Saute the onion and garlic in the oil until the onion is translucent.  Add the beef and cook until browned.  Pour in sauce and tomatoes.  Season liberally with oregano and cautiously with pepper and red pepper.  Simmer until thickened, 40 minutes or so.  Top with grated parmesan or aged gouda.

November 16, 2011

Trail Bread

Sorry for the slow posting lately!  Things are starting to get a bit hectic around here - I just spent a week backpacking in the Grand Canyon, and am rushing to finish this months HH6 challenge while also prepping for Thanksgiving and then the movers will be here in less than three weeks and we're off across the country once more!

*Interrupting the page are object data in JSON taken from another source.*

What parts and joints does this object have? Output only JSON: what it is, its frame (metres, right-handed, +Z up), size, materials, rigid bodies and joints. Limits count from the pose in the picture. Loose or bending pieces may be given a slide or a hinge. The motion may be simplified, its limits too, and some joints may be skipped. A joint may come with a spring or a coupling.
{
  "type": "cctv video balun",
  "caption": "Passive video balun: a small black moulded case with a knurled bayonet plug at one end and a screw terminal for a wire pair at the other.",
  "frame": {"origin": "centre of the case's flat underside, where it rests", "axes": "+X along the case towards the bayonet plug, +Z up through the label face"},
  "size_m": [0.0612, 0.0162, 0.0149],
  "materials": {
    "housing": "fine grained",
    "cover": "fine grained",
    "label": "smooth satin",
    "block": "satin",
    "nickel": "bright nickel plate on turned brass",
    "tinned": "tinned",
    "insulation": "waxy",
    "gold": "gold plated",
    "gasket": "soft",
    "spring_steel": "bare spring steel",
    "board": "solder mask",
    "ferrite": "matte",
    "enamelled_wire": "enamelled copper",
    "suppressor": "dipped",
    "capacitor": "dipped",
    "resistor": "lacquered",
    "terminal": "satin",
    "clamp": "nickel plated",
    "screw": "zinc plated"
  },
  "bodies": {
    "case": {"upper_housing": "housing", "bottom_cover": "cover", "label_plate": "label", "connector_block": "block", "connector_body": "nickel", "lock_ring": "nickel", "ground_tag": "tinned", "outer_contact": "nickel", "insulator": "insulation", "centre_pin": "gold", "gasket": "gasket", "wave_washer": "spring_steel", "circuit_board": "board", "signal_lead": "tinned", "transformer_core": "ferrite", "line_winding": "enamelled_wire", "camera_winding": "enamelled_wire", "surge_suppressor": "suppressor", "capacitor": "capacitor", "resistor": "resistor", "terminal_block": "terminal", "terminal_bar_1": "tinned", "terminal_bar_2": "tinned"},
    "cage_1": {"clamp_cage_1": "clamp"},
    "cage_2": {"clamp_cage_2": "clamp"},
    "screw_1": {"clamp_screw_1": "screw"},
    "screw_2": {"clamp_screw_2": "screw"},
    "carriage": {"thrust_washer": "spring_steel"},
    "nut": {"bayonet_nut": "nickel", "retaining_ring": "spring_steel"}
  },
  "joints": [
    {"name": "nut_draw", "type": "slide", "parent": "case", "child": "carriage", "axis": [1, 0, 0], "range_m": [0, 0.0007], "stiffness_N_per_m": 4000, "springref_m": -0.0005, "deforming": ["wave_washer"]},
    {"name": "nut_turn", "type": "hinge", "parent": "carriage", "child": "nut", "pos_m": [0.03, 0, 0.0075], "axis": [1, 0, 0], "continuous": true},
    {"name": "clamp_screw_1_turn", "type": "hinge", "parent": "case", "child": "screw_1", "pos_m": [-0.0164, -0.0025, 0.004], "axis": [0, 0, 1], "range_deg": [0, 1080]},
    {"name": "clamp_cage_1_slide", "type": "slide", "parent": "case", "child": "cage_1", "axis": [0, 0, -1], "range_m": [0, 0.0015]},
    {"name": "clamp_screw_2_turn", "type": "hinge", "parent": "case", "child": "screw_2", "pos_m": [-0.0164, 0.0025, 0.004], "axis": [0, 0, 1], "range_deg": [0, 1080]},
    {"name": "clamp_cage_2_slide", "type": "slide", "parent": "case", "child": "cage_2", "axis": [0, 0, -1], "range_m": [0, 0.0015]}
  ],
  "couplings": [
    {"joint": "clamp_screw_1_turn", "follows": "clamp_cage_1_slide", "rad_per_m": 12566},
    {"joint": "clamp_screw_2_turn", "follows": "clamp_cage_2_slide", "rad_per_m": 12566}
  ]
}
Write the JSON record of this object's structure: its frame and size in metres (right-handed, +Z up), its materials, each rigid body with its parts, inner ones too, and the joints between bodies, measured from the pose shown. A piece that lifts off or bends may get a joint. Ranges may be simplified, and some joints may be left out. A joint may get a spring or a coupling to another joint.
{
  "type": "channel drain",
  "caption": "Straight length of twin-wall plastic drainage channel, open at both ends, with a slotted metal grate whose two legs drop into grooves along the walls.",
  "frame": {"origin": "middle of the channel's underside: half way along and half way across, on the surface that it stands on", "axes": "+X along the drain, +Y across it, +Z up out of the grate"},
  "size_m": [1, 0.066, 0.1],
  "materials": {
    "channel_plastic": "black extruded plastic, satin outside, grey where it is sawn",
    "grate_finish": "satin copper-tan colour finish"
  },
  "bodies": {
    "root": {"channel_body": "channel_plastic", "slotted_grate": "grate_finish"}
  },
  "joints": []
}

I've been meaning to post this particular recipe for months now.  The picture isn't all that good, and I didn't think to get a shot of us actually eating this bread in the canyon!  Anyway, this is a variation on a recipe from Alaska Roadhouse Recipes.  It's definitely not an every-day bread - each piece packs about 400 calories (I haven't done the exact math)!  But when you're doing long hikes and backpacking, you really need the extra fuel.  In addition to being calorie dense, durable and lightweight, this trail bread is also delicious, sweetened with molasses and honey.  This is a bonus for me, because sometimes when I'm burning that many calories I start not wanting to eat, but I'd never turn down a piece of this bread!


4 c whole wheat flour
1 c water
3/4 c brown sugar
1/2 c honey
1/4 c olive oil
1/4 c molasses
3 T powdered milk
1 1/2 t baking soda
1/3 c chopped nuts
1/3 c dried fruit
1/8 c chocolate chips

Mix everything together.  Pour into greased pan.  Bake at 350 for 40-50 minutes or until a toothpick comes out clean.  Cut into 12-16 pieces.